Recorded data
— START —
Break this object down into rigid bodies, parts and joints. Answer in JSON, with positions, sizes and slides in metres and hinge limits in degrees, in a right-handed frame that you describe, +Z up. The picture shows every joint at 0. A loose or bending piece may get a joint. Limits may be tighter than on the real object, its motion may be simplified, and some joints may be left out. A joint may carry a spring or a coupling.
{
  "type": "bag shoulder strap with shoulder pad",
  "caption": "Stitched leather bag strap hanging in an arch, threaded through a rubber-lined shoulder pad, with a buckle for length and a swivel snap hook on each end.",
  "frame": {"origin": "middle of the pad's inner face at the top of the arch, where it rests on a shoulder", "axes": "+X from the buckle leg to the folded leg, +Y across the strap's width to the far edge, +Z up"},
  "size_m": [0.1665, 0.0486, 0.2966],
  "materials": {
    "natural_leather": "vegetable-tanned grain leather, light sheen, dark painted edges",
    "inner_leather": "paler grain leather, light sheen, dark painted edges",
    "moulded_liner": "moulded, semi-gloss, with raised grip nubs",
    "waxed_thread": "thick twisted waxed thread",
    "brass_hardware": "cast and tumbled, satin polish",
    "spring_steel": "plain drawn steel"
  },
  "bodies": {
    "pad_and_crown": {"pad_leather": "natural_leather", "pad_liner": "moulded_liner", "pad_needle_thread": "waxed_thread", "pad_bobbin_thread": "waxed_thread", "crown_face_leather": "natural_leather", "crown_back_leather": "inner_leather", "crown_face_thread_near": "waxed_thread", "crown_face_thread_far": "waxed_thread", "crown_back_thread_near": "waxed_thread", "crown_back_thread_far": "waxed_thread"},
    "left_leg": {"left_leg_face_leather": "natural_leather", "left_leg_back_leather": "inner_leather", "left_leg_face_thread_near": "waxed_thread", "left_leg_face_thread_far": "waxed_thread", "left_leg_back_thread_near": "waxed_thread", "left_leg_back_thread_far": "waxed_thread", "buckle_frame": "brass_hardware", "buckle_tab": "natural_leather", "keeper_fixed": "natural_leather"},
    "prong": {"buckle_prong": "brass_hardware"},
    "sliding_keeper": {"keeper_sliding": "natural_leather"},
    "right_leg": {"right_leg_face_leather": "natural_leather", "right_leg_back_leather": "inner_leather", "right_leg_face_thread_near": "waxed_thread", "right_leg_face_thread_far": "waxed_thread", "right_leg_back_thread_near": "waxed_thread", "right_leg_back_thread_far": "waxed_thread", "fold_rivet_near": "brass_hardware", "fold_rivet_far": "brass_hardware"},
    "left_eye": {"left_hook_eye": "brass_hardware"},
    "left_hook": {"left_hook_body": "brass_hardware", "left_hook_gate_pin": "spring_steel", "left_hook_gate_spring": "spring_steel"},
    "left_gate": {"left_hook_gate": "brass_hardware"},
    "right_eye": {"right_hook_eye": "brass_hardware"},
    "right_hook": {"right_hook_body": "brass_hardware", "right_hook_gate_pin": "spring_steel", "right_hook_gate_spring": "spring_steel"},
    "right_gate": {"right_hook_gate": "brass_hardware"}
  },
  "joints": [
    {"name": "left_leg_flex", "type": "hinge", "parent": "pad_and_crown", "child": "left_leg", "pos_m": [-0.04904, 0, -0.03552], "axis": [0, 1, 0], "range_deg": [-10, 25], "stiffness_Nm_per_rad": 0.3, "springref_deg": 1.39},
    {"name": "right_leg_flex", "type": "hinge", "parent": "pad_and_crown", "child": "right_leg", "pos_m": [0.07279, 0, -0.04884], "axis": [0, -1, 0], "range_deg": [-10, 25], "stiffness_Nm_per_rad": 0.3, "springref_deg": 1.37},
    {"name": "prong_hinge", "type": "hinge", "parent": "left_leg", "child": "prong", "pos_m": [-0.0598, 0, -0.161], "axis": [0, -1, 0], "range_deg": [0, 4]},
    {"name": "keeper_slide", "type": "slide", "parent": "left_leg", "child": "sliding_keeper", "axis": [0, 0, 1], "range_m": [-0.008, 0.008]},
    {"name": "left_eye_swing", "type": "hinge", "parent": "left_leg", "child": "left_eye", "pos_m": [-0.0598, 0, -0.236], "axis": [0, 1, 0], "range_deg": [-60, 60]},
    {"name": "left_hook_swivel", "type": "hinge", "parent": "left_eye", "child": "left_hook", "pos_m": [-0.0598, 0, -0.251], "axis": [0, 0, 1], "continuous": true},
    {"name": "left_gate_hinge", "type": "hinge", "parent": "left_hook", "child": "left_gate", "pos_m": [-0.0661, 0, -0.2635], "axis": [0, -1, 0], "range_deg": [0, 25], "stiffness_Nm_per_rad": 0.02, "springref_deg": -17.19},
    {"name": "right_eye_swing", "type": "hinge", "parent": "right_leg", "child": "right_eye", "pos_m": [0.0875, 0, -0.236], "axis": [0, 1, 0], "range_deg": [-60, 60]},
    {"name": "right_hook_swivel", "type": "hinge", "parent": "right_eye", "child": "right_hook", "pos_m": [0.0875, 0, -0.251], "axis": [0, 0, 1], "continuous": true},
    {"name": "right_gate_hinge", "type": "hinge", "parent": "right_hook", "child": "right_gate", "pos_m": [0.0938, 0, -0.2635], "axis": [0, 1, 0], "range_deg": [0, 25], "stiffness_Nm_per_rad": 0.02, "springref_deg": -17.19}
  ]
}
— END —
— START —
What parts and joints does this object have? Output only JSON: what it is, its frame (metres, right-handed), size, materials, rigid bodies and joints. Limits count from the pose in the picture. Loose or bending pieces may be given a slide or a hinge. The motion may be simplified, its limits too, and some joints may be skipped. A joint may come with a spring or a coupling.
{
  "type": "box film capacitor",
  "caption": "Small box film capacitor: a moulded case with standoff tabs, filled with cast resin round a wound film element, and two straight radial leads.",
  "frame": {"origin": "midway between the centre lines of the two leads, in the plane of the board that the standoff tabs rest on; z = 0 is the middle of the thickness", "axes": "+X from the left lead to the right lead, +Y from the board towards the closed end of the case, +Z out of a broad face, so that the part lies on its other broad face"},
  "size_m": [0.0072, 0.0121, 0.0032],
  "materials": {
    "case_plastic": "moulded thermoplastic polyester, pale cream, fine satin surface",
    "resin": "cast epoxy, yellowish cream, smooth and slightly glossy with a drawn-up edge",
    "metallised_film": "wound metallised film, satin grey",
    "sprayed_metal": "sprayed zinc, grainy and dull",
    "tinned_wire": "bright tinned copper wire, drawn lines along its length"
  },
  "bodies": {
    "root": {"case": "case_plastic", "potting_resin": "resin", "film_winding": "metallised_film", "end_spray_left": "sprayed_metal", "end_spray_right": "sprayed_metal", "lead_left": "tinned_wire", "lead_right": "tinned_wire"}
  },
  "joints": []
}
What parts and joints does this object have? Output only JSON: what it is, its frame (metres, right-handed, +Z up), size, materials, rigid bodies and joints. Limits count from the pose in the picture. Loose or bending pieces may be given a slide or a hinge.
— END —
• What the task requires:
Identify each line in the entries with the word "rigid" and copy it.

• Completed task:
Break this object down into rigid bodies, parts and joints. Answer in JSON, with positions, sizes and slides in metres and hinge limits in degrees, in a right-handed frame that you describe, +Z up. The picture shows every joint at 0. A loose or bending piece may get a joint. Limits may be tighter than on the real object, its motion may be simplified, and some joints may be left out. A joint may carry a spring or a coupling.
What parts and joints does this object have? Output only JSON: what it is, its frame (metres, right-handed), size, materials, rigid bodies and joints. Limits count from the pose in the picture. Loose or bending pieces may be given a slide or a hinge. The motion may be simplified, its limits too, and some joints may be skipped. A joint may come with a spring or a coupling.
What parts and joints does this object have? Output only JSON: what it is, its frame (metres, right-handed, +Z up), size, materials, rigid bodies and joints. Limits count from the pose in the picture. Loose or bending pieces may be given a slide or a hinge.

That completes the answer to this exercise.